References | North Africa and the Middle East

Mid-term Evaluation of the National Solid Waste Management Programme (NSWMP)

Countries
Egypt

Categories
Monitoring and Evaluation

Start date

End date

Systematic and timely evaluation of its programmes and activities is an established priority of the European Commission. The focus of evaluations is on the assessment of achievements, the quality and the results of Actions in the context of an evolving cooperation policy with an increasing emphasis on result-oriented approaches and the contribution towards the implementation of the SDGs.

From this perspective, evaluations should look for evidence of why, whether or how these results are linked to the EU intervention and seek to identify the factors driving or hindering progress.

Evaluations should provide an understanding of the cause and effect links between: inputs and activities, and outputs, outcomes and impacts. Evaluations should serve accountability, decision making, learning and management purposes.

 

The main objectives of this evaluation provide the relevant services of the European Union, the interested stakeholders with:

– an overall independent assessment of the past performance of the NSWMP paying particular attention to its intermediate results measured against its expected objectives; and the reasons underpinning such results;

– key lessons learned, conclusions and related recommendations in order to improve current and future Actions (a second phase can be envisaged).

 

In particular, this evaluation serves to understand the performance of the Action, its enabling factors and those hampering a proper delivery of results in order to adjust its design or implementing modalities if needed.

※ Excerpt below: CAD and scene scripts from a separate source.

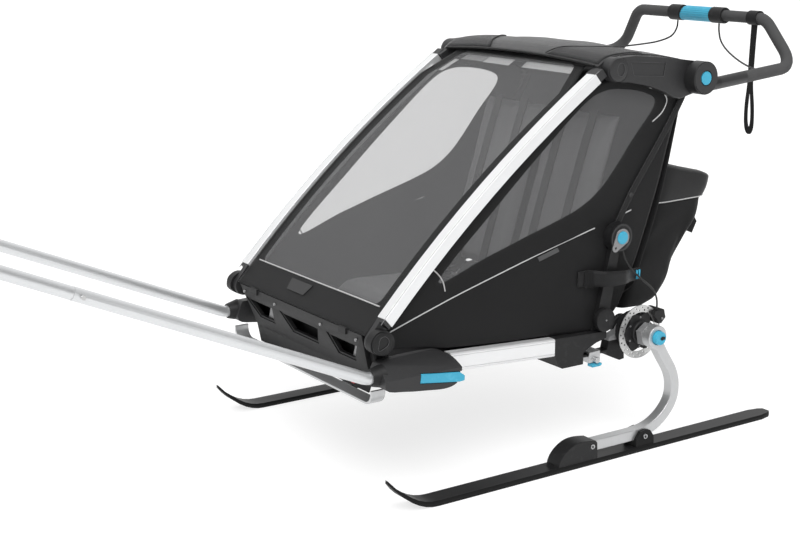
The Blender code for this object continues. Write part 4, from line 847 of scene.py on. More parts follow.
towLook = {"low": 0.3182, "high": 0.3920, "edge": 0.0060, "pole": (0.350, 0.3055), "bore": 0.0158}
towOutline = [(-0.7950, 0.2840), (-0.7400, 0.2710), (-0.6850, 0.2640), (-0.6350, 0.2590), (-0.6050, 0.2630),
              (-0.5880, 0.2760), (-0.5830, 0.2950), (-0.5850, 0.3130), (-0.5960, 0.3280), (-0.6200, 0.3365),
              (-0.6700, 0.3385), (-0.7300, 0.3375), (-0.7680, 0.3350), (-0.7860, 0.3290)]
for name, side, sign in bothSides():
    ends = sideways(sign, towLook["low"], towLook["high"])
    flat = [tuple(p) for p in smoothRoute([Vector(p) for p in towOutline], 4, True)]
    housing = finished("towBracket" + name, prism(flat, *ends), satinPlastic)
    mouth = bmesh.new()
    poleX, poleZ = sign * towLook["pole"][0], towLook["pole"][1]
    at = spot(poleX, -0.740, poleZ)
    bmesh.ops.create_cone(mouth, cap_ends=True, segments=36, radius1=towLook["bore"], radius2=towLook["bore"],
                          depth=0.270,
                          matrix=Matrix.Translation(at) @ Matrix.Rotation(math.pi / 2, 4, "X"))
    latch = [(-0.7010, 0.2835), (-0.5900, 0.2680), (-0.5750, 0.2690), (-0.5740, 0.2810), (-0.5900, 0.2925),
             (-0.6980, 0.3055)]
    bed = [(-0.7020, 0.2825), (-0.5500, 0.2620), (-0.5500, 0.2900), (-0.6990, 0.3070)]
    latchBed = prism(bed, *sideways(sign, 0.3862, 0.41))
    thumb = prism(circlePoints((0.366, -0.640), 0.0140, 28), 0.3345, 0.36, "z")
    if sign < 0:
        bmesh.ops.scale(thumb, verts=thumb.verts, vec=(-1, 1, 1))
        bmesh.ops.reverse_faces(thumb, faces=thumb.faces)
    slope = prism([(sign * x, z) for x, z in ((0.3965, 0.3010), (0.4400, 0.3010), (0.4400, 0.3700),
                                              (0.3180, 0.3700), (0.3300, 0.3445))], -0.86, -0.54, "y")
    carve(housing, [mouth, latchBed, thumb, slope])
    shaded(housing.data, 40)
    rounded(housing, towLook["edge"], 5, 40)
    housing.modifiers["rounded edges"].use_clamp_overlap = True
    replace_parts(housing, f"tow_bracket_{side}")
    latch = finished("towLatch" + name, prism(latch, *sideways(sign, 0.3866, 0.3922)), bluePlastic)
    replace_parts(rounded(latch, 0.0016, 3), f"tow_latch_{side}")
    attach(latch, f"tow_latch_{side}")
    collar = bmesh.new()
    ring = []
    for radius, y in ((0.0160, -0.8120), (0.0195, -0.8120), (0.0215, -0.8060), (0.0280, -0.7800),
                      (0.0160, -0.7800)):
        ring.append(collar.verts.new(spot(poleX + radius, y, poleZ)))
    edges = [collar.edges.new(pair) for pair in zip(ring, ring[1:] + ring[:1])]
    bmesh.ops.spin(collar, geom=ring + edges, cent=spot(poleX, 0, poleZ), axis=(0, 1, 0),
                   dvec=(0, 0, 0), angle=2 * math.pi, steps=40, use_merge=True)
    bmesh.ops.recalc_face_normals(collar, faces=collar.faces)
    collar = finished("towCollar" + name, collar, blackPlastic, sharp=35)
    riding("chassis", housing, collar)
print("tow brackets ready")


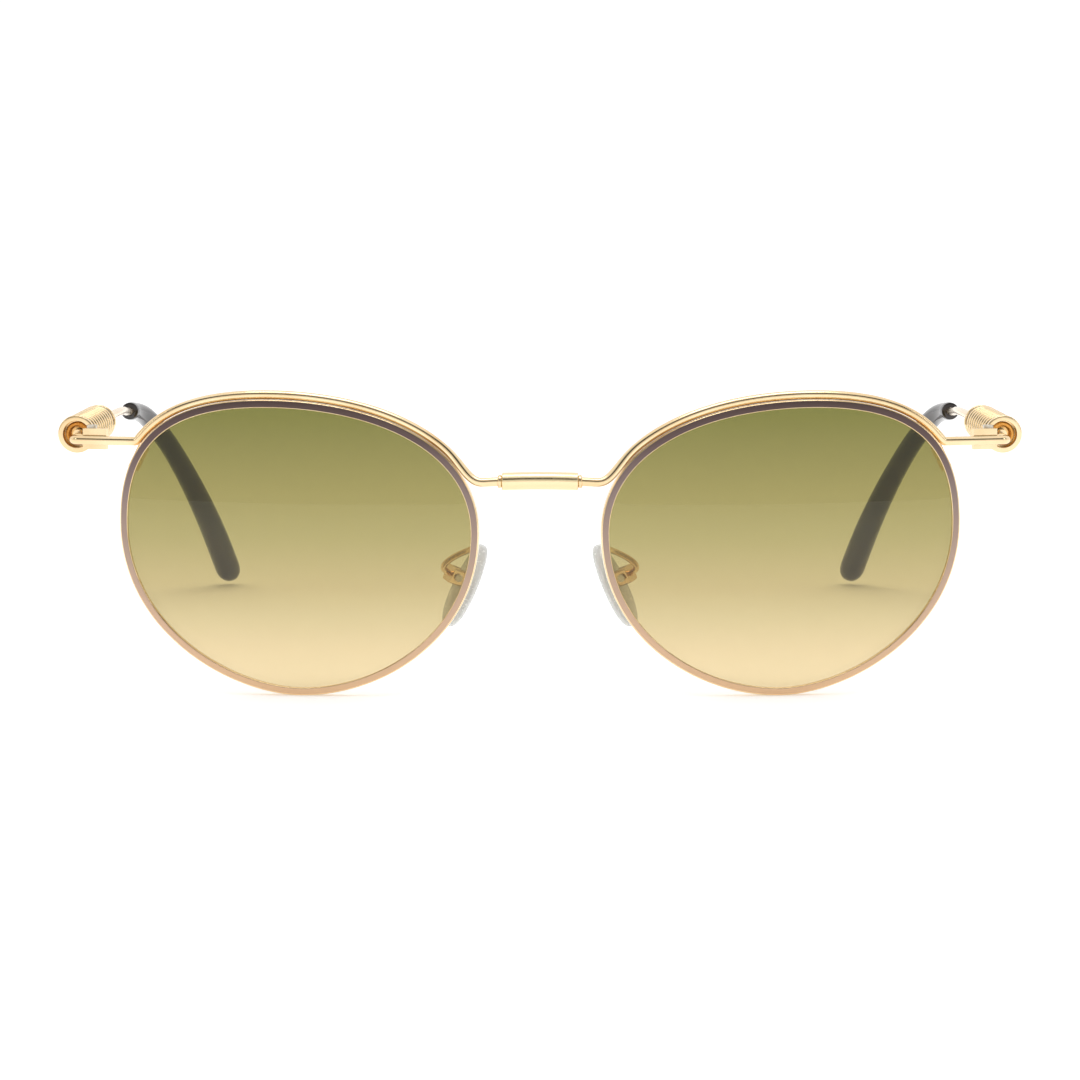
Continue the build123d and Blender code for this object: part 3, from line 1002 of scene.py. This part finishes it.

This midterm evaluation serves to inform the planning of the future EU interventions and Actions in the same sector, in particular a second phase or an extension of the Programme.

The main users of this evaluation were the relevant EU services (mostly the EU Delegation to Egypt) and the stakeholders that are involved in the implementation of the Action to be evaluated and its steering, in particular the Ministry of Environment (direct interest of the Minister for this programme), WMRA, the PMU, the Consulting companies, the donors and implementing partners (SECO, KfW and GIZ).

 

The evaluation assessed the Action using the five standard DAC evaluation criteria, namely: relevance, effectiveness, efficiency, sustainability and perspectives of impact. In addition, the evaluation will assess two EU specific evaluation criteria:

– the EU added value (the extent to which the Action brings additional benefits to what would have resulted from Member States' interventions only);

– the coherence of the Action itself, with the EU strategy in country and with other EU policies and Member State Actions and other donors (Kfw, GIZ and SECO).

The evaluation team furthermore considered whether gender, environment and climate change were mainstreamed; the relevant SDGs and their interlinkages were identified; the principle of Leave No-One Behind and the rights-based approach methodology was followed in the identification/formulation documents and the extent to which they have been reflected in the implementation of the Action, its governance and monitoring.